Firmy o obrotach do 50 milionów złotych nie będą musiały płacić CIT tak długo, jak nie będą wypłacać zysków - zapowiedział w środę premier Mateusz Morawiecki. Zaznaczył, że to rozwiązanie obejmie 97 procent spółek. Premier liczy, że to rozwiązanie, nazywane estońskim CIT, wejdzie w życie za około pół roku.
Premier mówił, że proponowane rozwiązanie ma służyć polskim firmom. Podkreślił, że warto walczyć o wzmocnienie polskiego kapitału i polskiej klasy średniej. W tym celu - jak zaznaczył - zostanie zastosowane najnowocześniejsze rozwiązanie podatkowe.
Koszty estońskiego CIT
- Ono będzie polegać na tym - krótko mówiąc - że firma do wysokości obrotów 50 mln zł, to obejmie ok. 97 proc. spółek, czyli ogromną większość spółek, nie będzie musiała płacić podatku CIT tak długo, jak nie będzie wyciągała zysków ze swojej firmy - poinformował Morawiecki.

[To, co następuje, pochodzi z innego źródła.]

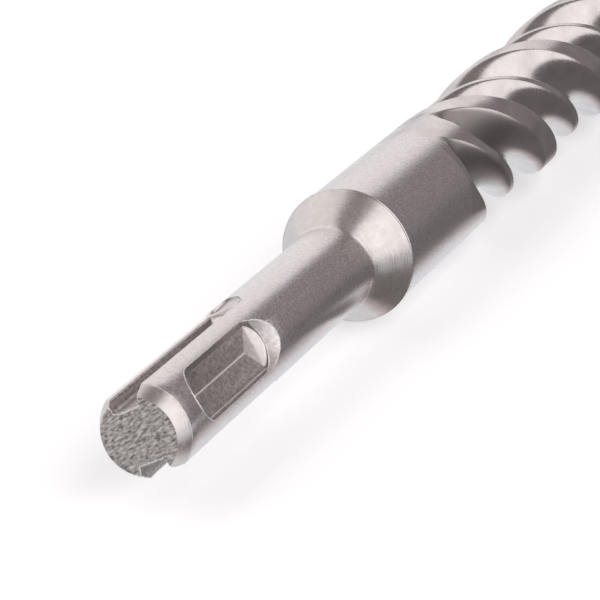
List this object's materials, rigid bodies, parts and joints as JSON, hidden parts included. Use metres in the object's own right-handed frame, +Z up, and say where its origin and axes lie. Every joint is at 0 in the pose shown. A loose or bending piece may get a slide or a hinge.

- Każdy przedsiębiorca, który zdecyduje się na zainwestowanie, na rozwój, przedsiębiorca polski lub przedsiębiorca zagraniczny, który zdecyduje na prowadzenie działalności w Polsce, będzie miał idealne warunki do rozwoju. To będzie prawdziwy inkubator przedsiębiorczości dla całej Polski - dodał szef rządu.
- Liczymy się z tym, że nastąpi pierwotnie ubytek (dochodów sektora finansów publicznych - red.) w przypadku tych małych firm i średnich, mających obroty do 50 mln złotych rocznie, w wysokości około do 5 mld zł, ale liczmy się z tym również, że w kolejnych latach będzie to wzrost dochodów z szeregu innych wartości, takich jak podatek VAT, akcyza czy PIT - powiedział Morawiecki, odnosząc się do skutków wprowadzenia tzw. estońskiego CIT-u dla budżetu państwa.
Premier liczy, że rozwiązanie wejdzie w życie za około pół roku.
Nowe miejsca pracy
Szef rządu mówił, że to rozwiązanie prorynkowe i propracownicze. - To jest nasza polityka gospodarcza, fiskalna i finansowa, żeby jednocześnie odpowiadać na potrzeby pracowników, ale także na potrzeby przedsiębiorców - powiedział.
Wskazał, że to rozwiązanie ma też na celu przede wszystkim stworzenie nowych miejsc pracy. - W oparciu o nasze analizy, dzięki temu rozwiązaniu utworzymy kilkaset tysięcy nowych miejsc pracy w perspektywie najbliższych paru lat - podkreślił.
Zapewnił, że będą to dobre miejsca pracy - coraz lepiej płatne, "których potrzebujemy w Polsce, żeby młodzi ludzie i wszyscy młodzi duchem zostawali w Polsce, a nie wyjeżdżali za granicę".
Według szefa rządu jest to rozwiązanie "przełomowe" i pozytywne dla wszystkich przedsiębiorczych ludzi. - Wierzę w to, że przedsiębiorcy oddadzą nam to w swojej kreatywności, pracownicy w coraz lepiej opłacanych miejscach pracy oddadzą to nam również w swoich dziełach rąk, dziełach umysłu", czyli w lepszej jakości usługach i produktach - mówił szef rządu.